Written request:
Your task is to transcribe the data in full.

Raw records
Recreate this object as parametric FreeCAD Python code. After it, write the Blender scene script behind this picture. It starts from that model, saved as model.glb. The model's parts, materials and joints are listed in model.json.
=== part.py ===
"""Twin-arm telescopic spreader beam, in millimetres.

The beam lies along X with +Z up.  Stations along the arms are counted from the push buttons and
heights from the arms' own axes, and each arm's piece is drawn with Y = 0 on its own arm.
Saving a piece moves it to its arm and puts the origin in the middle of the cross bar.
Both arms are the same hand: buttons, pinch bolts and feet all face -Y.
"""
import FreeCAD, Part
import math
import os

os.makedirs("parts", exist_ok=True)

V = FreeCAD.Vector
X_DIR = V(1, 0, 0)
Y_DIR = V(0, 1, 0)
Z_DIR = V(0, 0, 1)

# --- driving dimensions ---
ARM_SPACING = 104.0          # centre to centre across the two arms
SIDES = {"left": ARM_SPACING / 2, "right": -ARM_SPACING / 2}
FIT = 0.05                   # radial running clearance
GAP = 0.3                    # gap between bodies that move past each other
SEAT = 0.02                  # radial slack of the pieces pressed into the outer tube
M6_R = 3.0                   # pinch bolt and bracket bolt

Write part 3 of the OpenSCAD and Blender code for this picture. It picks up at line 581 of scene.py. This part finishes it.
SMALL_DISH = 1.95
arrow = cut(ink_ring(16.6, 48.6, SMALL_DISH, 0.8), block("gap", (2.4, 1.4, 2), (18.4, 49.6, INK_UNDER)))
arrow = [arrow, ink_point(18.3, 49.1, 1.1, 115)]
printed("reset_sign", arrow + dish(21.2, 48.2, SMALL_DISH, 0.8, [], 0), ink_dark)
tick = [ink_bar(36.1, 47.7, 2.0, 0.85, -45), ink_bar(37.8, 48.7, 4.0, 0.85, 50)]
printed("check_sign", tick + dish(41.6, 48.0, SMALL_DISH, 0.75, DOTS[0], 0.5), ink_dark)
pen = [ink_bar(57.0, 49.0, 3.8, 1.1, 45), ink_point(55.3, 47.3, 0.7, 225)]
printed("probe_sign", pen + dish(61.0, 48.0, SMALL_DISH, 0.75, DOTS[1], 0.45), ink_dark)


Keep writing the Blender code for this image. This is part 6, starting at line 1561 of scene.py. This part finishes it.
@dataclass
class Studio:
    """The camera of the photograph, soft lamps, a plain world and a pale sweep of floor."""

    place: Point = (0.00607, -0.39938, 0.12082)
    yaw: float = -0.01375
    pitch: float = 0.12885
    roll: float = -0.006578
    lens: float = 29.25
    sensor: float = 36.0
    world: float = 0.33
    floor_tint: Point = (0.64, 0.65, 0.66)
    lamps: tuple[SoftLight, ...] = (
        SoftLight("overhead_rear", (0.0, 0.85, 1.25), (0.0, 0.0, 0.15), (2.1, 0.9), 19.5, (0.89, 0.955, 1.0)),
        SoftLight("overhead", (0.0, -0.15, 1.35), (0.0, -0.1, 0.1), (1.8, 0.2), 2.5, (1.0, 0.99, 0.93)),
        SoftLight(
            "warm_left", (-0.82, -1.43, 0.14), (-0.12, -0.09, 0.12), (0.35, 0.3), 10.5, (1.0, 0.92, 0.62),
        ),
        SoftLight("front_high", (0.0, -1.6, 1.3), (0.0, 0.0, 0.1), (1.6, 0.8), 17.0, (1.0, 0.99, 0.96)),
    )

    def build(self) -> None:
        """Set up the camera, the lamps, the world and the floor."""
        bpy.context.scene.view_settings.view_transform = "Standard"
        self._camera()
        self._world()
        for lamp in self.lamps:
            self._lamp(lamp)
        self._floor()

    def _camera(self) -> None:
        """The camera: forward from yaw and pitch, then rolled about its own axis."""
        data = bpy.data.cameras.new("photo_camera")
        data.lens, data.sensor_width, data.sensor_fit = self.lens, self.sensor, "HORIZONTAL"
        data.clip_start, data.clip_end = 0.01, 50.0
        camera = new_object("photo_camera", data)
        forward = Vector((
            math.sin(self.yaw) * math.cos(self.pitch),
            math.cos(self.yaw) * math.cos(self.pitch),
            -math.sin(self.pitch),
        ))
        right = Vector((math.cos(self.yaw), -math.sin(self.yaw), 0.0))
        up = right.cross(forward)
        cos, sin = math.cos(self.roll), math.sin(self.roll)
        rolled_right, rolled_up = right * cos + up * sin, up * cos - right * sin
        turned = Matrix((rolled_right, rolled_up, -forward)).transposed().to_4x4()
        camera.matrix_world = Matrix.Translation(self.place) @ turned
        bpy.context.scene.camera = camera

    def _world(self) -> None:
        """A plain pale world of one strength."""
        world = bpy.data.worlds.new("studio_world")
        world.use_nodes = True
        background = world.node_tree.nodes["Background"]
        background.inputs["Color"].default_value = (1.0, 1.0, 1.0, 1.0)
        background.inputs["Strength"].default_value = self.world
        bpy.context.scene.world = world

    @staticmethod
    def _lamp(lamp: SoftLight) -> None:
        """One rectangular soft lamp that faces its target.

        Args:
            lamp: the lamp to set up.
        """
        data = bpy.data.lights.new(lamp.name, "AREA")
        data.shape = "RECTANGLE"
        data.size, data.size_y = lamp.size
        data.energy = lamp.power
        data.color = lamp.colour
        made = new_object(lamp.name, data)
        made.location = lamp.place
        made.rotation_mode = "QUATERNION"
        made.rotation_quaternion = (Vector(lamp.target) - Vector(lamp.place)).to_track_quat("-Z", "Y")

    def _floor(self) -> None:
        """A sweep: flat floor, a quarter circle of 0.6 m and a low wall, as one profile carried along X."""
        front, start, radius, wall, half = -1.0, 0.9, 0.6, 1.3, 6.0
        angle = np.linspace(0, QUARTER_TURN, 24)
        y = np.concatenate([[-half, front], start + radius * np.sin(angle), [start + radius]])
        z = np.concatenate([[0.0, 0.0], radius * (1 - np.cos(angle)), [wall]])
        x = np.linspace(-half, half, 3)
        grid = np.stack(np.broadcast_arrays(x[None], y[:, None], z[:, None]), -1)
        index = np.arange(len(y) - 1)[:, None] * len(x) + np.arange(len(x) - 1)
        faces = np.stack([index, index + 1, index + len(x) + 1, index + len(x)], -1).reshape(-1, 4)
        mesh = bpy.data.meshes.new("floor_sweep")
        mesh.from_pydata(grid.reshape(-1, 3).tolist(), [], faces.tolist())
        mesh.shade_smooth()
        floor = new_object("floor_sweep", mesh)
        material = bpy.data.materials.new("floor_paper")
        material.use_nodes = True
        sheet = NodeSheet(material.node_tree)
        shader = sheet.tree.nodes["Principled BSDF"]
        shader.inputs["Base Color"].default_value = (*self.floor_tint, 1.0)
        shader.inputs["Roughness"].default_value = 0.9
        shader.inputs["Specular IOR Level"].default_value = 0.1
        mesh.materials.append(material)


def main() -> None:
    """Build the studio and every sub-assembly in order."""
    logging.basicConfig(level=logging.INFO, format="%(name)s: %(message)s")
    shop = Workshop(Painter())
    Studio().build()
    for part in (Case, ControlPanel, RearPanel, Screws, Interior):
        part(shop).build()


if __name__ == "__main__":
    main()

Completed task:
Recreate this object as parametric FreeCAD Python code. After it, write the Blender scene script behind this picture. It starts from that model, saved as model.glb. The model's parts, materials and joints are listed in model.json.
=== part.py ===
"""Twin-arm telescopic spreader beam, in millimetres.

The beam lies along X with +Z up.  Stations along the arms are counted from the push buttons and
heights from the arms' own axes, and each arm's piece is drawn with Y = 0 on its own arm.
Saving a piece moves it to its arm and puts the origin in the middle of the cross bar.
Both arms are the same hand: buttons, pinch bolts and feet all face -Y.
"""
import FreeCAD, Part
import math
import os

os.makedirs("parts", exist_ok=True)

V = FreeCAD.Vector
X_DIR = V(1, 0, 0)
Y_DIR = V(0, 1, 0)
Z_DIR = V(0, 0, 1)

# --- driving dimensions ---
ARM_SPACING = 104.0          # centre to centre across the two arms
SIDES = {"left": ARM_SPACING / 2, "right": -ARM_SPACING / 2}
FIT = 0.05                   # radial running clearance
GAP = 0.3                    # gap between bodies that move past each other
SEAT = 0.02                  # radial slack of the pieces pressed into the outer tube
M6_R = 3.0                   # pinch bolt and bracket bolt

Write part 3 of the OpenSCAD and Blender code for this picture. It picks up at line 581 of scene.py. This part finishes it.
SMALL_DISH = 1.95
arrow = cut(ink_ring(16.6, 48.6, SMALL_DISH, 0.8), block("gap", (2.4, 1.4, 2), (18.4, 49.6, INK_UNDER)))
arrow = [arrow, ink_point(18.3, 49.1, 1.1, 115)]
printed("reset_sign", arrow + dish(21.2, 48.2, SMALL_DISH, 0.8, [], 0), ink_dark)
tick = [ink_bar(36.1, 47.7, 2.0, 0.85, -45), ink_bar(37.8, 48.7, 4.0, 0.85, 50)]
printed("check_sign", tick + dish(41.6, 48.0, SMALL_DISH, 0.75, DOTS[0], 0.5), ink_dark)
pen = [ink_bar(57.0, 49.0, 3.8, 1.1, 45), ink_point(55.3, 47.3, 0.7, 225)]
printed("probe_sign", pen + dish(61.0, 48.0, SMALL_DISH, 0.75, DOTS[1], 0.45), ink_dark)


Keep writing the Blender code for this image. This is part 6, starting at line 1561 of scene.py. This part finishes it.
@dataclass
class Studio:
    """The camera of the photograph, soft lamps, a plain world and a pale sweep of floor."""

    place: Point = (0.00607, -0.39938, 0.12082)
    yaw: float = -0.01375
    pitch: float = 0.12885
    roll: float = -0.006578
    lens: float = 29.25
    sensor: float = 36.0
    world: float = 0.33
    floor_tint: Point = (0.64, 0.65, 0.66)
    lamps: tuple[SoftLight, ...] = (
        SoftLight("overhead_rear", (0.0, 0.85, 1.25), (0.0, 0.0, 0.15), (2.1, 0.9), 19.5, (0.89, 0.955, 1.0)),
        SoftLight("overhead", (0.0, -0.15, 1.35), (0.0, -0.1, 0.1), (1.8, 0.2), 2.5, (1.0, 0.99, 0.93)),
        SoftLight(
            "warm_left", (-0.82, -1.43, 0.14), (-0.12, -0.09, 0.12), (0.35, 0.3), 10.5, (1.0, 0.92, 0.62),
        ),
        SoftLight("front_high", (0.0, -1.6, 1.3), (0.0, 0.0, 0.1), (1.6, 0.8), 17.0, (1.0, 0.99, 0.96)),
    )

    def build(self) -> None:
        """Set up the camera, the lamps, the world and the floor."""
        bpy.context.scene.view_settings.view_transform = "Standard"
        self._camera()
        self._world()
        for lamp in self.lamps:
            self._lamp(lamp)
        self._floor()

    def _camera(self) -> None:
        """The camera: forward from yaw and pitch, then rolled about its own axis."""
        data = bpy.data.cameras.new("photo_camera")
        data.lens, data.sensor_width, data.sensor_fit = self.lens, self.sensor, "HORIZONTAL"
        data.clip_start, data.clip_end = 0.01, 50.0
        camera = new_object("photo_camera", data)
        forward = Vector((
            math.sin(self.yaw) * math.cos(self.pitch),
            math.cos(self.yaw) * math.cos(self.pitch),
            -math.sin(self.pitch),
        ))
        right = Vector((math.cos(self.yaw), -math.sin(self.yaw), 0.0))
        up = right.cross(forward)
        cos, sin = math.cos(self.roll), math.sin(self.roll)
        rolled_right, rolled_up = right * cos + up * sin, up * cos - right * sin
        turned = Matrix((rolled_right, rolled_up, -forward)).transposed().to_4x4()
        camera.matrix_world = Matrix.Translation(self.place) @ turned
        bpy.context.scene.camera = camera

    def _world(self) -> None:
        """A plain pale world of one strength."""
        world = bpy.data.worlds.new("studio_world")
        world.use_nodes = True
        background = world.node_tree.nodes["Background"]
        background.inputs["Color"].default_value = (1.0, 1.0, 1.0, 1.0)
        background.inputs["Strength"].default_value = self.world
        bpy.context.scene.world = world

    @staticmethod
    def _lamp(lamp: SoftLight) -> None:
        """One rectangular soft lamp that faces its target.

        Args:
            lamp: the lamp to set up.
        """
        data = bpy.data.lights.new(lamp.name, "AREA")
        data.shape = "RECTANGLE"
        data.size, data.size_y = lamp.size
        data.energy = lamp.power
        data.color = lamp.colour
        made = new_object(lamp.name, data)
        made.location = lamp.place
        made.rotation_mode = "QUATERNION"
        made.rotation_quaternion = (Vector(lamp.target) - Vector(lamp.place)).to_track_quat("-Z", "Y")

    def _floor(self) -> None:
        """A sweep: flat floor, a quarter circle of 0.6 m and a low wall, as one profile carried along X."""
        front, start, radius, wall, half = -1.0, 0.9, 0.6, 1.3, 6.0
        angle = np.linspace(0, QUARTER_TURN, 24)
        y = np.concatenate([[-half, front], start + radius * np.sin(angle), [start + radius]])
        z = np.concatenate([[0.0, 0.0], radius * (1 - np.cos(angle)), [wall]])
        x = np.linspace(-half, half, 3)
        grid = np.stack(np.broadcast_arrays(x[None], y[:, None], z[:, None]), -1)
        index = np.arange(len(y) - 1)[:, None] * len(x) + np.arange(len(x) - 1)
        faces = np.stack([index, index + 1, index + len(x) + 1, index + len(x)], -1).reshape(-1, 4)
        mesh = bpy.data.meshes.new("floor_sweep")
        mesh.from_pydata(grid.reshape(-1, 3).tolist(), [], faces.tolist())
        mesh.shade_smooth()
        floor = new_object("floor_sweep", mesh)
        material = bpy.data.materials.new("floor_paper")
        material.use_nodes = True
        sheet = NodeSheet(material.node_tree)
        shader = sheet.tree.nodes["Principled BSDF"]
        shader.inputs["Base Color"].default_value = (*self.floor_tint, 1.0)
        shader.inputs["Roughness"].default_value = 0.9
        shader.inputs["Specular IOR Level"].default_value = 0.1
        mesh.materials.append(material)


def main() -> None:
    """Build the studio and every sub-assembly in order."""
    logging.basicConfig(level=logging.INFO, format="%(name)s: %(message)s")
    shop = Workshop(Painter())
    Studio().build()
    for part in (Case, ControlPanel, RearPanel, Screws, Interior):
        part(shop).build()


if __name__ == "__main__":
    main()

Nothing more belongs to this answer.